Due to the small diameter of these tunnels, it is not practical for an operator to drive the tunneling machine; therefore, a remotely controlled Microtunnel Boring Machine (MTBM), which are operated remotely from a control room typically at ground level, combined with the pipe jacking technique is employed for construction to directly install product pipelines underground in a single pass. This process avoids the need to have long stretches of an open trench for pipe laying, which causes extreme disruption to the community.
Microtunnel Boring Machine (MTBM)
Microtunnel boring machines (MTBMs) are very similar to conventional larger tunnel boring machines (TBMs), but on a smaller scale. These smaller diameter tunnels are generally controlled remotely with laser-guided steering by an operator at the surface rather than sitting in the machine itself. MTBMs use high-end guided systems with live monitoring for real-time correction capability. Through a computer console and precise control equipment, the operator receives continuous data about the location and orientation of the MTBM as well as data about the other parts of equipment.
The micro tunnel boring machine typically consists of a cutting head, an auger, a shield, and a trailing support system. The cutting head is used to cut and shape the tunnel while the auger is used to remove the soil and transport it to a designated storage area. The shield provides stability and support during the construction process while the trailing support system is used to install the pipeline or other utility.
In most microtunnel projects, a MTBM is launched through an entry eye and pushed by hydraulic jacks from a launch shaft and pipe sections are pushed behind the machine using the jacking frame. The pipe jacking process is repeated until the boring machine reaches the reception shaft at the far end. As the machine advances, more pipe sections are pushed from the launch shaft. Interjacking stations (IJS) can be inserted into the pipe string to provide additional jacking capacity, if needed. The speed of the advancing machine is limited to the speed at which the pipe is inserted into the entry eye via the hydraulic rams in the jacking frame.
Advantages of Microtunneling
Great accuracy and control
One of the biggest benefits of microtunneling is the level of accuracy and control it offers. Microtunneling’s accuracy has increased tremendously over the past few decades, which makes the technique useful when working within smaller easements or installing curved alignments with a consistent grade. In the old days, the tunnel would be a straight line, but microtunnel boring machines have the capability to tackle radiuses. MTBMs has the ability to correct the alignment very quickly and maintain the line and grade. During microtunneling, the pressure at the cutting face can be monitored, so there’s a smaller likelihood of settlement problems.

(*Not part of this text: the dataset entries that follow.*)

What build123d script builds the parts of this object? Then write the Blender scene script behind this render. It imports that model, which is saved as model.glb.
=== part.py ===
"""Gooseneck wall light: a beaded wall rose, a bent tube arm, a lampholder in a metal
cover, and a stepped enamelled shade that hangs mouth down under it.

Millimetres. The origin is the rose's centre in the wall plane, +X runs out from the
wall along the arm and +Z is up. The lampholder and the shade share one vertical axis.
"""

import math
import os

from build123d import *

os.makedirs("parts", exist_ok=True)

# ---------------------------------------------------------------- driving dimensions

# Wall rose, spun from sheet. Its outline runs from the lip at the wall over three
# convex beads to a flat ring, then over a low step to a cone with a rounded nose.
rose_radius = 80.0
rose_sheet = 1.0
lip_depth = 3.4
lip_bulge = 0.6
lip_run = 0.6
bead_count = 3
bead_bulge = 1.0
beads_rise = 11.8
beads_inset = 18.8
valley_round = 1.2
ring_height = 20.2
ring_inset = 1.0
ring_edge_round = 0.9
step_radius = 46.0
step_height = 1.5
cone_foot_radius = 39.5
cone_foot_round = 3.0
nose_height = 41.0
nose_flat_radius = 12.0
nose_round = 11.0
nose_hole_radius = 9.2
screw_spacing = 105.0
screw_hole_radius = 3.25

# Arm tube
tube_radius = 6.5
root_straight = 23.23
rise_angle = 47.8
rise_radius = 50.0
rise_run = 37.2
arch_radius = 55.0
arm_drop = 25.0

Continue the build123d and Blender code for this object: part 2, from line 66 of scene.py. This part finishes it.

A good option for difficult ground
This method is best used in difficult ground conditions—like softer soils—but can be used to bore through all types of soil, sand, clay, and even hard rock. It works especially well below the groundwater table due to its sealed and pressurized face. This prevents groundwater and soil from flowing into the machine.
Useful for environmentally sensitive areas
Another benefit of microtunneling is that it causes minimal disruption to the environment around it, especially compared to open-cut construction. If the tunnel is to be constructed through environmentally sensitive or contaminated areas, microtunneling—like other trenchless tunneling options—will reduce the amount of contaminated material needed to be handle. This can be a big factor in some situations, like performing a deep excavation and it’s expensive to dispose of the contaminated material.
Safer working environment
Microtunneling also provides a safer working environment for those involved in the project. As most work takes place underground, workers don’t have to risk their safety by being exposed to machinery or heavy equipment aboveground. The safety also comes from remote work. Remote control naturally leads to greater safety for the controller, because instead of sitting near the head of the machine underground—like they would for a larger tunnel boring machine—a person can operate the MTBM from above ground.
Innovative curved drives
A surging trend in the microtunneling is curved drives. In combination with longer drive lengths, curved drives can lead to the elimination of intermediate shafts that can lower the cost of construction and reduce disruption on the surface. Longer drive lengths, compound curves, and now, tighter radii and larger diameters increase the range of what can be accomplished with microtunneling techniques.
Microtunneling may be a bit more expensive than other trenchless applications but is also one of the most capable. The accuracy, reliability, and lower maintenance cost of pipelines post-installation can make it a better choice.